There are very obvious places that stand out that have the highest population density. However, we must be a picky with the best neighborhood. We can't allow Spider-Man in a place where he can't handle so many at the same time but we also can't allow him in a place where there is no one. In order to solve this, let's narrow the neighborhoods by how close they are to the median of all population densities. 

In [None]:
#Creating a box plot in order to find the average population density among the neighborhoods

finalPop.plot.box(y = 'Density')

In [None]:
#Finding out the median and upper and lower quartiles of the box plot

median = finalPop['Density'].median()
q1 = finalPop['Density'].quantile(q = 0.25)
q3 = finalPop['Density'].quantile(q = 0.75)

print(median)
print(q1)
print(q3)

We now know the median and lower and upper quartile of all of population densities.
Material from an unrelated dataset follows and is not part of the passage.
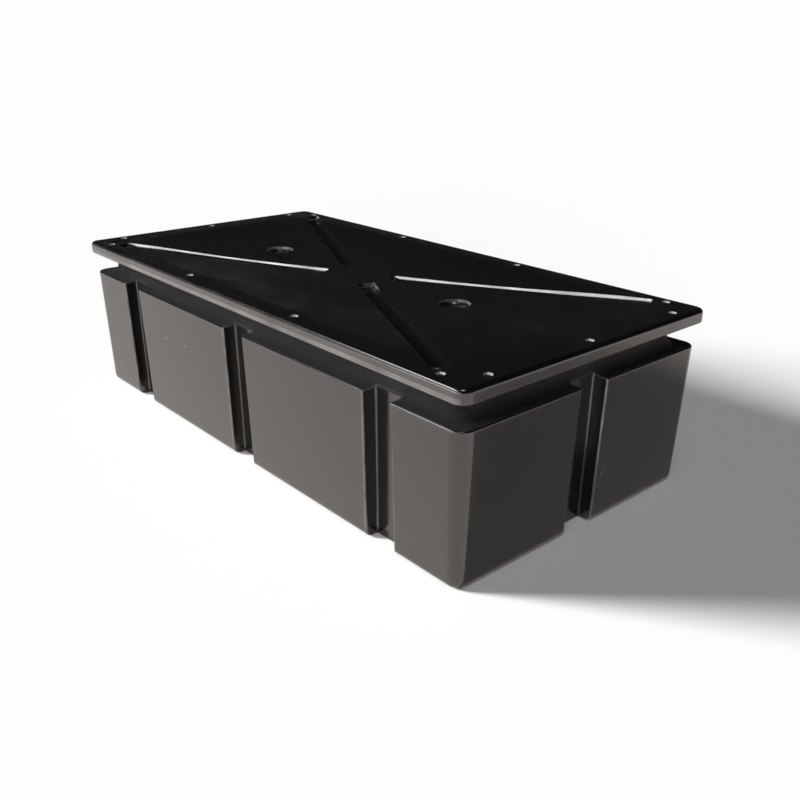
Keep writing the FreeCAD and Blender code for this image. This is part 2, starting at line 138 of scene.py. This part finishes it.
def worn_spots(tree):
    place = add_node(tree, "TexCoord", result="Object")
    worn = 0.0
    for middle, half_sizes in WORN_SPOTS.values():
        centre = [length * MM for length in middle]
        stretch = [1 / (length * MM) for length in half_sizes]
        offset = add_node(tree, "VectorMath", {0: place, 1: centre}, operation="SUBTRACT")
        scaled = add_node(tree, "VectorMath", {0: offset, 1: stretch}, operation="MULTIPLY")
        reach = add_node(tree, "VectorMath", {0: scaled}, "Value", operation="LENGTH")
        spot = add_node(tree, "MapRange", {"Value": reach, **SPOT_FADE})
        worn = add_node(tree, "Math", {0: worn, 1: spot}, operation="MAXIMUM")
    inputs = {"Vector": place, "Scale": 1 / SPECKLE_SIZE, "Detail": SPECKLE_DETAIL}
    lumps = add_node(tree, "TexNoise", inputs)
    speckles = add_node(tree, "MapRange", {"Value": lumps, **SPECKLES})
    return add_node(tree, "Math", {0: worn, 1: speckles}, operation="MULTIPLY")


# Painted highlight: the upright edges and the rounded mouths of the hull's grooves are painted pale where
# light catches them, here more and there less. A range goes from none of it to the full painted highlight.
EDGE_SHEEN_WIDTH = 8 * MM
EDGE_AGREEMENT = {"From Min": 0.98, "From Max": 0.85}
EDGE_RISE = {"From Min": 0.5, "From Max": 0.2}
MOUTH_TURN = {"From Min": 0.1, "From Max": 0.4}
OFF_CORNER = {"From Min": 1.80, "From Max": 1.74}
SHEEN_PATCH = 35 * MM
SHEEN_DETAIL = 4.0
SHEEN_PATCHES = {"From Min": 0.3, "From Max": 0.7, "To Min": 0.15, "To Max": 0.8}

# The painted highlight leaves out the deck's grooves, apart from their ends. The rest of them lies in a band
# inside the deck's
# outline: how far in the band's middle is, and how far from that the painted highlight starts again.
GROOVE_BAND_INSET = 153 * MM
OFF_GROOVE_BAND = {"From Min": 115 * MM, "From Max": 124 * MM}


def near_upright_edges(tree):
    """A wide softening of the surface agrees less with the true surface near an edge."""
    normal = add_node(tree, "NewGeometry", result="Normal")
    widened = add_node(tree, "Bevel", {"Radius": EDGE_SHEEN_WIDTH}, samples=BEVEL_SAMPLES)
    agreement = add_node(tree, "VectorMath", {0: normal, 1: widened}, "Value", operation="DOT_PRODUCT")
    edges = add_node(tree, "MapRange", {"Value": agreement, **EDGE_AGREEMENT})
    rise = add_node(tree, "SeparateXYZ", {"Vector": normal}, "Z")
    rise = add_node(tree, "Math", {0: rise}, operation="ABSOLUTE")
    upright = add_node(tree, "MapRange", {"Value": rise, **EDGE_RISE})
    return add_node(tree, "Math", {0: edges, 1: upright}, operation="MULTIPLY")


def groove_mouths(tree, place):
    """They face between the drum's long and short sides, and lie well away from its four corners, where a
    place's shares of the half length and the half width add up to nearly 2."""
    normal = add_node(tree, "NewGeometry", result="Normal")
    turned = add_node(tree, "VectorMath", {0: normal}, operation="ABSOLUTE")
    endwards = add_node(tree, "SeparateXYZ", {"Vector": turned}, "X")
    sidewards = add_node(tree, "SeparateXYZ", {"Vector": turned}, "Y")
    between = add_node(tree, "Math", {0: endwards, 1: sidewards}, operation="MULTIPLY")
    mouths = add_node(tree, "MapRange", {"Value": between, **MOUTH_TURN})
    share = add_node(tree, "VectorMath", {0: place}, operation="ABSOLUTE")
    inputs = {0: share, 1: (1 / HALF_LENGTH, 1 / HALF_WIDTH, 0)}
    cornerward = add_node(tree, "VectorMath", inputs, "Value", operation="DOT_PRODUCT")
    off_corner = add_node(tree, "MapRange", {"Value": cornerward, **OFF_CORNER})
    return add_node(tree, "Math", {0: mouths, 1: off_corner}, operation="MULTIPLY")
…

Let's use the lower and upper quartile as the upper and lower boundaries in order to narrow down the neighborhoods.

In [None]:
#Filtering Dataset to find a neighborhood closest to the median

realFinal = finalPop[finalPop['Density'] <=q3]
srsFinal = realFinal[realFinal['Density']>=q1]

In [None]:
print(srsFinal)

Wow there are still so many, which makes sense. In a box plot most of the data is located in between the upper and lower quartile. Lets narrow down the boundaries to about 100 less and 100 more from the median. 

In [None]:
thinkFinal = realFinal[realFinal['Density']>= 1900]
notFinal = thinkFinal[thinkFinal['Density']<=2100]
print(notFinal)

This narrowed down the results dramatically to 7 results. Let's plot these neighborhoods and see which one is the closest to the median. 

In [None]:


notFinal.plot.barh(x = 'Neighborhood', y = 'Density')
plt.title("Population Density of Pittsburgh Neighborhoods") 
plt.xlabel("Population Density")
plt.ylabel("Pittsburgh Neighborhoods")

plt.axvline(x = median, color = 'k')

The closest to the median is Beechview. We could end it here, however, it feels a little too easy. There were a lot of outliers in the box plot and the box plot doesn't account for them. Let's use the mean of the population densities since that brings into account all of the neighborhoods. 

In [None]:
#Finding the average of all of the population densities

average = finalPop['Density'].mean()
print(average)

Just like before, we can use 100 less and 100 more of the average in order to narrow down the neighborhoods and plot them to visualize which neighborhood is the closest to the average. 

In [None]:
#Filtering neighborhoods closest to the average

averageFinal = finalPop[finalPop['Density'] <= (average+100)]
averFinal = averageFinal[averageFinal['Density']>=(average-100)]



In [None]:
averFinal.plot.barh(x = 'Neighborhood', y = 'Density')
plt.title("Population Density of Pittsburgh Neighborhoods") 
plt.xlabel("Population Density")
plt.ylabel("Pittsburgh Neighborhoods")
plt.axvline(x = average, color = 'k')

We can see that Brookline is the closest to the average, making it the best neighborhood for Spider-Man to be in due to the accountability for all of the densities.